* DESCRIPTION OF THE TASK: Using the listing below, set down each line from the line containing "lid_top), [chip_centre], lid_top))" through the line containing "cad_parts[obj.name] = obj", both ends included, exactly and with nothing added.

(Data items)
>> START

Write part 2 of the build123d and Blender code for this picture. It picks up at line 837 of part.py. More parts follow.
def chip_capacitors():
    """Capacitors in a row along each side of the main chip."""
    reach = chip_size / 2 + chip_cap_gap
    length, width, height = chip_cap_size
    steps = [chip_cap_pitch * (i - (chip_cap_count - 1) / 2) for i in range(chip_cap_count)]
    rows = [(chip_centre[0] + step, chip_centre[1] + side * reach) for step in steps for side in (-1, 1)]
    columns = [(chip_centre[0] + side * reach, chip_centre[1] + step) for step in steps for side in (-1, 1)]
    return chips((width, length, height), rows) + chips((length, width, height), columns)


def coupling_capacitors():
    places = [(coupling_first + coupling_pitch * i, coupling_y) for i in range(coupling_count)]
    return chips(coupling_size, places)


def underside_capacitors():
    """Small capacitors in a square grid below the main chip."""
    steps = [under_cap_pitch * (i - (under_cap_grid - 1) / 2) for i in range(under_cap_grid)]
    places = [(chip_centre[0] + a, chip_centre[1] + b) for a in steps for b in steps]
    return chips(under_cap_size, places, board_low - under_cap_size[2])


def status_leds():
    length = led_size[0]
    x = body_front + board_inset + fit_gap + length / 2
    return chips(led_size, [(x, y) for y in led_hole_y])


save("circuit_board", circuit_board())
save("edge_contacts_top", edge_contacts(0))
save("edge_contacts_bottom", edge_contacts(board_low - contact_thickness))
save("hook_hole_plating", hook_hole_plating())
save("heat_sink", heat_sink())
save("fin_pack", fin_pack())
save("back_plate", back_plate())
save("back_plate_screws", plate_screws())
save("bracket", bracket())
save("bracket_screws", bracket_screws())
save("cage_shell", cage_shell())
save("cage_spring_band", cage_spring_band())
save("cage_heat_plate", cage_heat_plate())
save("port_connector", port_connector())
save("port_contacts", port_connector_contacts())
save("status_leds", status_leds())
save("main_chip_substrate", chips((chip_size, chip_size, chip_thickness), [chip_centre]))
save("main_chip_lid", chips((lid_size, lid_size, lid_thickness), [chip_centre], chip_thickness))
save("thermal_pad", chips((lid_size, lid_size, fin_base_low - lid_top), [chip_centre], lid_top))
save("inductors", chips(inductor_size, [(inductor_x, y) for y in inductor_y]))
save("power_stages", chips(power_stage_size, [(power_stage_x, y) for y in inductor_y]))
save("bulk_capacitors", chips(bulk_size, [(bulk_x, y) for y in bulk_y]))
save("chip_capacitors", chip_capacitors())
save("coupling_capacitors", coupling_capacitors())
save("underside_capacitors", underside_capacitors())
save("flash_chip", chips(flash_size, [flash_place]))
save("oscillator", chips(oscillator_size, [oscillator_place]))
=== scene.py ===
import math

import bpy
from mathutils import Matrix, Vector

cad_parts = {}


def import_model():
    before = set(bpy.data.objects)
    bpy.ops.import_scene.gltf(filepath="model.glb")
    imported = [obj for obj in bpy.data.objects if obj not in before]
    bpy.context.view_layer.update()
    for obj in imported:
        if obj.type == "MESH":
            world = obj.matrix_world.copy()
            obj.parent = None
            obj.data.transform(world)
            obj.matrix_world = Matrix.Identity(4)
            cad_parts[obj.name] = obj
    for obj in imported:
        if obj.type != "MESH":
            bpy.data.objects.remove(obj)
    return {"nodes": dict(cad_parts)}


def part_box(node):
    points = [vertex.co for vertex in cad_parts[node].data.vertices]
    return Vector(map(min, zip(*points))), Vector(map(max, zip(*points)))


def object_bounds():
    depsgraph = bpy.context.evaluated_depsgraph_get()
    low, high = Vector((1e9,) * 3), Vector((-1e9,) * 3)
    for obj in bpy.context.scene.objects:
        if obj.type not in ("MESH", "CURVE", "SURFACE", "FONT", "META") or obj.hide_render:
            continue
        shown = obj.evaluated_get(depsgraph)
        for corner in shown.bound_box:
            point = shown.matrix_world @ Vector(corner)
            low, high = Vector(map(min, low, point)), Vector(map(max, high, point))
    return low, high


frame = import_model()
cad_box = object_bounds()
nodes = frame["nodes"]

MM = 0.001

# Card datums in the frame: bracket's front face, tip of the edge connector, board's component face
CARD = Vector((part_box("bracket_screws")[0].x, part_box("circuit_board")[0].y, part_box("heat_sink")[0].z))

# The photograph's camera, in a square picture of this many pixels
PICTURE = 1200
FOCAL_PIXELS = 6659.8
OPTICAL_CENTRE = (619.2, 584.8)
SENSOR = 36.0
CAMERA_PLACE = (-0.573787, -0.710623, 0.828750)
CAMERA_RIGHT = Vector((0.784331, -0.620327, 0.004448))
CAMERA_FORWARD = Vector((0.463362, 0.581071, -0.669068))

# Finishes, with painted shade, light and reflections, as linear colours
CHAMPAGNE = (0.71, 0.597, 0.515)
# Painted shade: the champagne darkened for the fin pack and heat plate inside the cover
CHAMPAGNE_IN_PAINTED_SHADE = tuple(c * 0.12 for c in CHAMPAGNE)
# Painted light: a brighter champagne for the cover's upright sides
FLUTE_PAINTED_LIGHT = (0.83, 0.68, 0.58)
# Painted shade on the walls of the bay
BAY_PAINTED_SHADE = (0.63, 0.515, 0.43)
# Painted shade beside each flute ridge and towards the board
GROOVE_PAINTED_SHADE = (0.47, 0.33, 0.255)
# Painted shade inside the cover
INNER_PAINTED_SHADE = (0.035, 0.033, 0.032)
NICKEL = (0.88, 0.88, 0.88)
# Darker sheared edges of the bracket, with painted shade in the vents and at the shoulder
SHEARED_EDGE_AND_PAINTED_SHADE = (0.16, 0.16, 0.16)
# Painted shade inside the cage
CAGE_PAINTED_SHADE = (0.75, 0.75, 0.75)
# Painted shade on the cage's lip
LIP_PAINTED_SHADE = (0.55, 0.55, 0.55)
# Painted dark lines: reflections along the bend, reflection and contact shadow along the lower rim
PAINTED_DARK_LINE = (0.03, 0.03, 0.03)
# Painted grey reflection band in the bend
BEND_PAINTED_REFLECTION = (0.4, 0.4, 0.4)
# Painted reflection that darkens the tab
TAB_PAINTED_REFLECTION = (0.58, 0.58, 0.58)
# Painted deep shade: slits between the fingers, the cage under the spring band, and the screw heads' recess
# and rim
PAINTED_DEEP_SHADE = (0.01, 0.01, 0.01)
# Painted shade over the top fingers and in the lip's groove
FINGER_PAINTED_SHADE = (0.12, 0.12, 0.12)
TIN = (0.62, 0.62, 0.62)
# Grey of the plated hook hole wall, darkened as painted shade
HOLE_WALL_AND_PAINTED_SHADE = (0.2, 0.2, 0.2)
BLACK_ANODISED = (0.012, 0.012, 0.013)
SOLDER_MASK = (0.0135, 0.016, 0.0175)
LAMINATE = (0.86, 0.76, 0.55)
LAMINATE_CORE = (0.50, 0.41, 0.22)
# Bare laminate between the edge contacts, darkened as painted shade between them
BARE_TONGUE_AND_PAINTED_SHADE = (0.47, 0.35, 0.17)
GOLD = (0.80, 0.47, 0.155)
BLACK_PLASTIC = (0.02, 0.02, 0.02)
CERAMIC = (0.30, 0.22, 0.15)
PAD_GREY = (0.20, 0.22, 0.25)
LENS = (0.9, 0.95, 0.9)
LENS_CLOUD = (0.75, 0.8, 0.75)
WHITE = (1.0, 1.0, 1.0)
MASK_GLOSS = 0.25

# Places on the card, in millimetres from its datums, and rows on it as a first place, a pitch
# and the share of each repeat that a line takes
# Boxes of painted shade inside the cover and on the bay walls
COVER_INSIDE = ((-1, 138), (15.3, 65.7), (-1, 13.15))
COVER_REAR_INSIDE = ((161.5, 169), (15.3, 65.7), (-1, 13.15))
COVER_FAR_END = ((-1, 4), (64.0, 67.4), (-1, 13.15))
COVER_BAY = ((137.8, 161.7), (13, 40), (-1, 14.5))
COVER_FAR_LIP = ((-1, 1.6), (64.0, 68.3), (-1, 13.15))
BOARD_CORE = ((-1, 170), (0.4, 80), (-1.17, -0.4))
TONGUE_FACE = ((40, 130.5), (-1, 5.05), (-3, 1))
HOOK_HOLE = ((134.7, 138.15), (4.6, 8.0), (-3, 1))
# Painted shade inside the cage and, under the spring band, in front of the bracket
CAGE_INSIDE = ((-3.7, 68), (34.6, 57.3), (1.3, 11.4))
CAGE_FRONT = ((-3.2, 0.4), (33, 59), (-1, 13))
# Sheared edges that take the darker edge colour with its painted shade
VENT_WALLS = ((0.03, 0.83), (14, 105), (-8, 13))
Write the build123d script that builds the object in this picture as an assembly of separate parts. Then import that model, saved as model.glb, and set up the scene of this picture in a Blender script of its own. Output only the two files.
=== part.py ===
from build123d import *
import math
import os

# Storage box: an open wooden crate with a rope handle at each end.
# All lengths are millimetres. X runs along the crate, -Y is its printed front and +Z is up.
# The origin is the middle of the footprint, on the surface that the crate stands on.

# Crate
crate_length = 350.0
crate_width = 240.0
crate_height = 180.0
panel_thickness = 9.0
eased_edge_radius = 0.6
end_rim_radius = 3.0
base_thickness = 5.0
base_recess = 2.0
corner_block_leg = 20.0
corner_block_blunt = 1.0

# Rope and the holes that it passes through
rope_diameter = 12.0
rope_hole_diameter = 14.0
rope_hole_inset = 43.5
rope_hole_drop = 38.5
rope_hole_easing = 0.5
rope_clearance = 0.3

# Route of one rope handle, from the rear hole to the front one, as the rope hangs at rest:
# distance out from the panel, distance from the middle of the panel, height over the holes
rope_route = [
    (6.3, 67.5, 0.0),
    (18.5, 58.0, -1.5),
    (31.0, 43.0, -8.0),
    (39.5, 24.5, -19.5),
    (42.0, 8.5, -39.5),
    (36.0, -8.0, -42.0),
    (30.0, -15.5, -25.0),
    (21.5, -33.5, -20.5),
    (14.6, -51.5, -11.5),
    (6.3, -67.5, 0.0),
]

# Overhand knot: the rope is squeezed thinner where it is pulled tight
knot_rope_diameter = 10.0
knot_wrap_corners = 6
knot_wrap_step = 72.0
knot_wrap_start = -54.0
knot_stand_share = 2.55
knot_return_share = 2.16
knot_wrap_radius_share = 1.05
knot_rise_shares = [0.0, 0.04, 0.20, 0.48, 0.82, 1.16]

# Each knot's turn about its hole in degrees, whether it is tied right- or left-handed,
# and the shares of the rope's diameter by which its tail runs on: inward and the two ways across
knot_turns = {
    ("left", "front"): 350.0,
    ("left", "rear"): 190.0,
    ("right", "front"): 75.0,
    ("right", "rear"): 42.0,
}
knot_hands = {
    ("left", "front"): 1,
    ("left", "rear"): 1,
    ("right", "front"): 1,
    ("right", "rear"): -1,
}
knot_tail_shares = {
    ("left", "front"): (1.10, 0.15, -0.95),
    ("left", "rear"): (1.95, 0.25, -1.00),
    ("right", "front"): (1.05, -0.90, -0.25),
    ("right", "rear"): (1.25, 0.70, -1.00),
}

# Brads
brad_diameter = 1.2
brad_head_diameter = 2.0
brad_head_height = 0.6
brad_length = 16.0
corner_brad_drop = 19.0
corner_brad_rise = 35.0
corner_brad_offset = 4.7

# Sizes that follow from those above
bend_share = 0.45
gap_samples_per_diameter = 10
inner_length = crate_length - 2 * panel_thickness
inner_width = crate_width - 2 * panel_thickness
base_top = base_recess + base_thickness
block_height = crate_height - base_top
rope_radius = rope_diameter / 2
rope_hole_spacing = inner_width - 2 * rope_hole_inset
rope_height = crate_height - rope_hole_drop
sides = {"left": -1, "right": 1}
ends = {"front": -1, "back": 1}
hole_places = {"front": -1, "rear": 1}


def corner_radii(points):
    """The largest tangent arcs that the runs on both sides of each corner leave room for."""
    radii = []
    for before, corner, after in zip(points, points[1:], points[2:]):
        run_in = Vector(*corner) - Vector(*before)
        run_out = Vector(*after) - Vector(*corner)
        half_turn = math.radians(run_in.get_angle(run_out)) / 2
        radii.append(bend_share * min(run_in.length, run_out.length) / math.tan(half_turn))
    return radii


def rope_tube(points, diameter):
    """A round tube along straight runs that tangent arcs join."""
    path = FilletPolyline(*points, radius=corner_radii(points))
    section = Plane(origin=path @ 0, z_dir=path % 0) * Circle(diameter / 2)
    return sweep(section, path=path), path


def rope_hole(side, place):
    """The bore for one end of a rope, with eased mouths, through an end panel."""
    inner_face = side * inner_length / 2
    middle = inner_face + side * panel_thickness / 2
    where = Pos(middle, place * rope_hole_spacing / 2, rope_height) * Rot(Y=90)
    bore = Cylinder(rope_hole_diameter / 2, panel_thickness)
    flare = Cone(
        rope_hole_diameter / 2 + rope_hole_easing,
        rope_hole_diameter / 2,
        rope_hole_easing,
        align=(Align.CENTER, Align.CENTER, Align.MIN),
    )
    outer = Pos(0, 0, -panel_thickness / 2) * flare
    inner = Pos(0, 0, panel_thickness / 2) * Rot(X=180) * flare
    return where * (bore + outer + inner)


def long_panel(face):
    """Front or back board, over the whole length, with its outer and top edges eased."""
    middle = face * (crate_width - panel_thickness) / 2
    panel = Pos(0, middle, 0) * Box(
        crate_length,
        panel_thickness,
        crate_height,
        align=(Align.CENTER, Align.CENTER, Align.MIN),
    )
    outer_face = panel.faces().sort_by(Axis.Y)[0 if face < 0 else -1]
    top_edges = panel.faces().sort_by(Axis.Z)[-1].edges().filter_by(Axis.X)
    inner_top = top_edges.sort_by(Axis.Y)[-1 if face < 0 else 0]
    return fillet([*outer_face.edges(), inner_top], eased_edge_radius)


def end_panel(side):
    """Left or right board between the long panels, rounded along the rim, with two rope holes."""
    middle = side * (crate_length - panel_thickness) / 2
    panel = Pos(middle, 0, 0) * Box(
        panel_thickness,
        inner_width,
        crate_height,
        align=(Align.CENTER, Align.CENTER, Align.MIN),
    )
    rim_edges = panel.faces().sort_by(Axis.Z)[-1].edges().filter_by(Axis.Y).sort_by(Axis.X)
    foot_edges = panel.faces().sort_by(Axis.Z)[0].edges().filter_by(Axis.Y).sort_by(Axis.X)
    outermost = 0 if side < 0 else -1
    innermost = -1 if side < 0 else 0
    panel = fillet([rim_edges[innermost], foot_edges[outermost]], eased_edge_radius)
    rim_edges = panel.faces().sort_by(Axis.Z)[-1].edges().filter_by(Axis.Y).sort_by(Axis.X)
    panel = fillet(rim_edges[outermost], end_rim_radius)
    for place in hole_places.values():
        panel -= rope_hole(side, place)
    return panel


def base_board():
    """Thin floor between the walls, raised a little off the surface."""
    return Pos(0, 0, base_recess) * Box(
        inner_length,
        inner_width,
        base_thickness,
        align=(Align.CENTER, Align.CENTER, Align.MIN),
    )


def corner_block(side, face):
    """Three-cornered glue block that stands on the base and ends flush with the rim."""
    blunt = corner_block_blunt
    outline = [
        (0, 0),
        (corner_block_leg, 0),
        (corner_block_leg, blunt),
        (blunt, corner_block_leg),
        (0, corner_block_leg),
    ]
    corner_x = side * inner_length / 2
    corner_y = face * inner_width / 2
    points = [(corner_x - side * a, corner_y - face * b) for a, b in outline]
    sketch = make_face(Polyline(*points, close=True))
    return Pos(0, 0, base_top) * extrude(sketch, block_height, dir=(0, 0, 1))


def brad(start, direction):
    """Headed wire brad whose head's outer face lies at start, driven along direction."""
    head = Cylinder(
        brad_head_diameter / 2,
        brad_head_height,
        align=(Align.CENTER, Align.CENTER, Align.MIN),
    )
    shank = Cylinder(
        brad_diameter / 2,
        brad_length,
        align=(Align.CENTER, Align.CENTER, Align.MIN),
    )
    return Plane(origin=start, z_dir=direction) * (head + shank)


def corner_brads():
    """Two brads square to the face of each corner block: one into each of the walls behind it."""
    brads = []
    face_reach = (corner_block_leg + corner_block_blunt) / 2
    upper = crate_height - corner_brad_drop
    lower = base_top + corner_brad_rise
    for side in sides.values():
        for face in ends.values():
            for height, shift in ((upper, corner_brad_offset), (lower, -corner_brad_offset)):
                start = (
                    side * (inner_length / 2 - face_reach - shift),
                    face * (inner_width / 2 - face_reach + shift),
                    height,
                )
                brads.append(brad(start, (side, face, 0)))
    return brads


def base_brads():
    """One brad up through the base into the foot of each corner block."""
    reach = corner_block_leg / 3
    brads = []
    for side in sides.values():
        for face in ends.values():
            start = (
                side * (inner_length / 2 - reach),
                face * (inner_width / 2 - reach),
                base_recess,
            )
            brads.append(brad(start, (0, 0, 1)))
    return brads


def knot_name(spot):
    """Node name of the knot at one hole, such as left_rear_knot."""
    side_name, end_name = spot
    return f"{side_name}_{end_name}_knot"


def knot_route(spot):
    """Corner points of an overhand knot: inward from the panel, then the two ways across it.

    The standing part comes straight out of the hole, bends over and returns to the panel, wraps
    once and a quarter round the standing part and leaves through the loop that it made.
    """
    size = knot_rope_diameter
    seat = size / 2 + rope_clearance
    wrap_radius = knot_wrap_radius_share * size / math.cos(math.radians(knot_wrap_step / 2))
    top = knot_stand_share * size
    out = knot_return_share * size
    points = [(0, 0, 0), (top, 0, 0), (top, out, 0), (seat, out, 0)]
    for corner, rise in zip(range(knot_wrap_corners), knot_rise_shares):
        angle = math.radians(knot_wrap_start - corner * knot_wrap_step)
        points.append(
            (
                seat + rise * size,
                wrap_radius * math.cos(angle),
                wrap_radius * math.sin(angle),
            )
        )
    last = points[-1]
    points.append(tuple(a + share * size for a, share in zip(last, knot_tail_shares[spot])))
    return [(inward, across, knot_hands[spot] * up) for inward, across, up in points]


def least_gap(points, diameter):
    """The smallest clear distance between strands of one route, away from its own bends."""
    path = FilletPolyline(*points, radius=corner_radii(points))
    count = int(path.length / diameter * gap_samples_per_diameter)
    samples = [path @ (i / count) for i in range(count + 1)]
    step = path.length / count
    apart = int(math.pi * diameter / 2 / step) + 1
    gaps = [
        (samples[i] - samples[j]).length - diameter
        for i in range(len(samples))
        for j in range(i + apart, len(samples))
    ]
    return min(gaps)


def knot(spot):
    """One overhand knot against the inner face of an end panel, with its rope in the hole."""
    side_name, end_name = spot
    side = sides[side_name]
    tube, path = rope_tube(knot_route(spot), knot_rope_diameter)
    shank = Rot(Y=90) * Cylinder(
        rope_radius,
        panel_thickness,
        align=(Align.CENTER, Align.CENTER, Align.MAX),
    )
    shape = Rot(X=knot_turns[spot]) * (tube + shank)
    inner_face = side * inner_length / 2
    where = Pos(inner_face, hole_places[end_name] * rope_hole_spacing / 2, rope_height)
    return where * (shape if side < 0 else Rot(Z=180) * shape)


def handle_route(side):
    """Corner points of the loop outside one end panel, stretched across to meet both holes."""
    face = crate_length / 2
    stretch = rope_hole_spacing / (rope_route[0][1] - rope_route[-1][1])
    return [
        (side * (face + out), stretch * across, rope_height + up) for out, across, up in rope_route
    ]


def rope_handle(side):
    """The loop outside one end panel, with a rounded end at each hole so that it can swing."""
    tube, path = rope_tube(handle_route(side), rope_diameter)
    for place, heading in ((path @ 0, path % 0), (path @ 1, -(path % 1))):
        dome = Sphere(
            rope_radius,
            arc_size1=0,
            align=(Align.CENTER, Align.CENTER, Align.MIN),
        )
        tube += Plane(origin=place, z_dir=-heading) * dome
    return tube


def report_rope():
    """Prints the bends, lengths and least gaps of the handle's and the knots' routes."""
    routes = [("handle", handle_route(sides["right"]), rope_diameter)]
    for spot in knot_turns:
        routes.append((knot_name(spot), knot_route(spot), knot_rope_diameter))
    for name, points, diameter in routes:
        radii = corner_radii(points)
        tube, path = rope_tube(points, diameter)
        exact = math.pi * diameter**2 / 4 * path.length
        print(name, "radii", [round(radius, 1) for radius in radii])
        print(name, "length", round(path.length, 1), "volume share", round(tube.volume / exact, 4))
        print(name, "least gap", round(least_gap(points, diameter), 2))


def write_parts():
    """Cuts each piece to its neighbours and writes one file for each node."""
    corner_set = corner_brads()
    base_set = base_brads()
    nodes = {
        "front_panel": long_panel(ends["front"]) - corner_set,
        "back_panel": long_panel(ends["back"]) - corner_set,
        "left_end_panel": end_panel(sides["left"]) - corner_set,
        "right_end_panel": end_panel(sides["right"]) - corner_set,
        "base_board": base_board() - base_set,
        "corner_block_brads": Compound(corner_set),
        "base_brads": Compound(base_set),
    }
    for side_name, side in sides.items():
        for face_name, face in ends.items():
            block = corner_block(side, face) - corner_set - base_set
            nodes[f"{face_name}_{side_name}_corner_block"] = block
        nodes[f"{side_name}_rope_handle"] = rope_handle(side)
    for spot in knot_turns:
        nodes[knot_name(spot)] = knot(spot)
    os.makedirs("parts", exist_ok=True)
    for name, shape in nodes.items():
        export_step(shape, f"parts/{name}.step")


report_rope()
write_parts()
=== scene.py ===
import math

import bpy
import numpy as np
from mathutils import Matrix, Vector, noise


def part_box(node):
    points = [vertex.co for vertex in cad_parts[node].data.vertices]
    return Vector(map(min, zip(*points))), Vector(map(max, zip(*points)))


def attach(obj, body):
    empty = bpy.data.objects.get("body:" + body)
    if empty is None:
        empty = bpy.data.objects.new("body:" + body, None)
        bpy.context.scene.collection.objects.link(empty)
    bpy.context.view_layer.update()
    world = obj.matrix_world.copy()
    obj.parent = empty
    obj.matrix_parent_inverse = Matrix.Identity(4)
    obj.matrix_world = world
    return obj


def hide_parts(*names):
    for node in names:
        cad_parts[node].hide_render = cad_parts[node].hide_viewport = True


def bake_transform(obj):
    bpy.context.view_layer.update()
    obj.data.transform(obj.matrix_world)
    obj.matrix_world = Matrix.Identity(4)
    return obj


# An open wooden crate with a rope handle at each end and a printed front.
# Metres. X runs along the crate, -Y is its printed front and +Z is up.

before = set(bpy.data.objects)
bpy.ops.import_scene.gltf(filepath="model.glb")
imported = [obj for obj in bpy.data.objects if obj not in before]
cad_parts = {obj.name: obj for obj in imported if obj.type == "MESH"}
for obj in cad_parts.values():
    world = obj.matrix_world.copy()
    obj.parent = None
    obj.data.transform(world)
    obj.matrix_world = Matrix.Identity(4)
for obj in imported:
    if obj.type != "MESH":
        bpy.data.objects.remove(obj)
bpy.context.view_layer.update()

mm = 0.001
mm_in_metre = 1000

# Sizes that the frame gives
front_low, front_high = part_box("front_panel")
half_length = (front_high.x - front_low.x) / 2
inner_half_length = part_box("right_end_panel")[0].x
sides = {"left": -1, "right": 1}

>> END

* WRITTEN ANSWER:
save("thermal_pad", chips((lid_size, lid_size, fin_base_low - lid_top), [chip_centre], lid_top))
save("inductors", chips(inductor_size, [(inductor_x, y) for y in inductor_y]))
save("power_stages", chips(power_stage_size, [(power_stage_x, y) for y in inductor_y]))
save("bulk_capacitors", chips(bulk_size, [(bulk_x, y) for y in bulk_y]))
save("chip_capacitors", chip_capacitors())
save("coupling_capacitors", coupling_capacitors())
save("underside_capacitors", underside_capacitors())
save("flash_chip", chips(flash_size, [flash_place]))
save("oscillator", chips(oscillator_size, [oscillator_place]))
=== scene.py ===
import math

import bpy
from mathutils import Matrix, Vector

cad_parts = {}


def import_model():
    before = set(bpy.data.objects)
    bpy.ops.import_scene.gltf(filepath="model.glb")
    imported = [obj for obj in bpy.data.objects if obj not in before]
    bpy.context.view_layer.update()
    for obj in imported:
        if obj.type == "MESH":
            world = obj.matrix_world.copy()
            obj.parent = None
            obj.data.transform(world)
            obj.matrix_world = Matrix.Identity(4)
            cad_parts[obj.name] = obj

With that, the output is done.